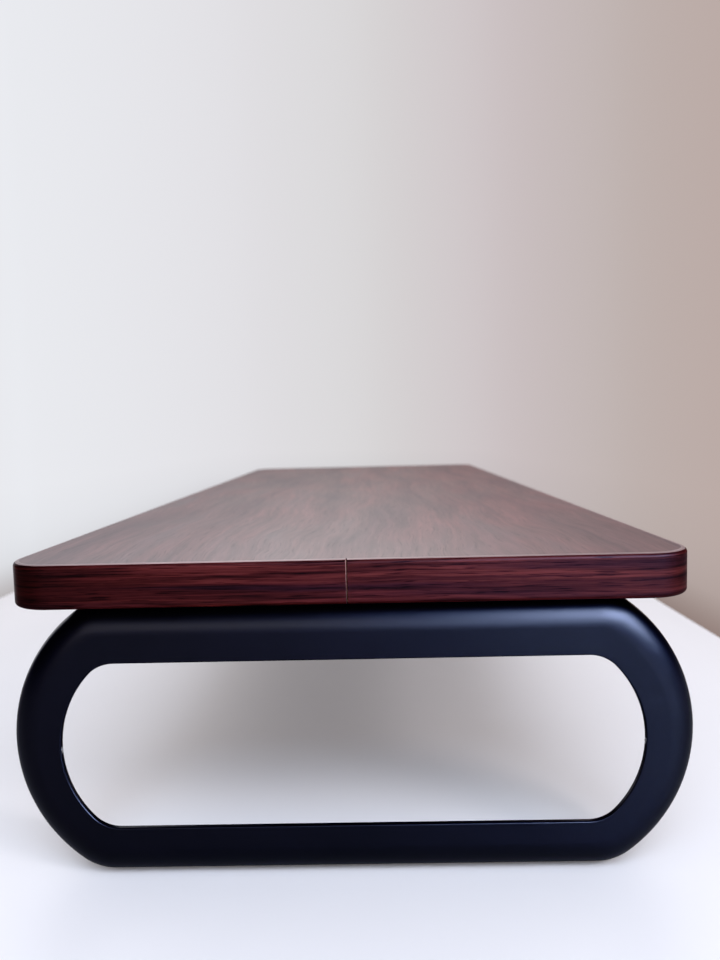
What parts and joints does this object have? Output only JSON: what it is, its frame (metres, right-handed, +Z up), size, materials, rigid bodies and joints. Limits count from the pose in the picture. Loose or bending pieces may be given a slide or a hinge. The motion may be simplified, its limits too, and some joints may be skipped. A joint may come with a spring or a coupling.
{
  "type": "monitor riser stand",
  "caption": "Low desk shelf that lifts a monitor: a woodgrain board on moulded loop legs, with room under it for a keyboard.",
  "frame": {"origin": "centre of the footprint, on the desk under the foot pads", "axes": "+X along the board, towards the end that has the edge band's seam; +Y to the back; +Z up"},
  "size_m": [0.55, 0.236, 0.112],
  "materials": {
    "core_board": "raw fibreboard, unseen once edged",
    "woodgrain_laminate": "dark reddish-brown printed woodgrain, satin",
    "backing_laminate": "plain dark brown backing, matt",
    "woodgrain_edge_band": "dark reddish-brown printed woodgrain, satin",
    "leg_plastic": "black, fine satin texture",
    "screw_steel": "black zinc plate",
    "insert_brass": "machined",
    "foot_rubber": "matt"
  },
  "bodies": {
    "root": {"board_core": "core_board", "top_laminate": "woodgrain_laminate", "bottom_laminate": "backing_laminate", "edge_band": "woodgrain_edge_band", "right_leg": "leg_plastic", "left_leg": "leg_plastic", "right_leg_screws": "screw_steel", "left_leg_screws": "screw_steel", "right_threaded_inserts": "insert_brass", "left_threaded_inserts": "insert_brass", "right_front_foot_pad": "foot_rubber", "right_back_foot_pad": "foot_rubber", "left_front_foot_pad": "foot_rubber", "left_back_foot_pad": "foot_rubber"}
  },
  "joints": []
}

===============

Given task :: Return each line of the data that contains the string "bodies".

Expected answer ::
What parts and joints does this object have? Output only JSON: what it is, its frame (metres, right-handed, +Z up), size, materials, rigid bodies and joints. Limits count from the pose in the picture. Loose or bending pieces may be given a slide or a hinge. The motion may be simplified, its limits too, and some joints may be skipped. A joint may come with a spring or a coupling.
  "bodies": {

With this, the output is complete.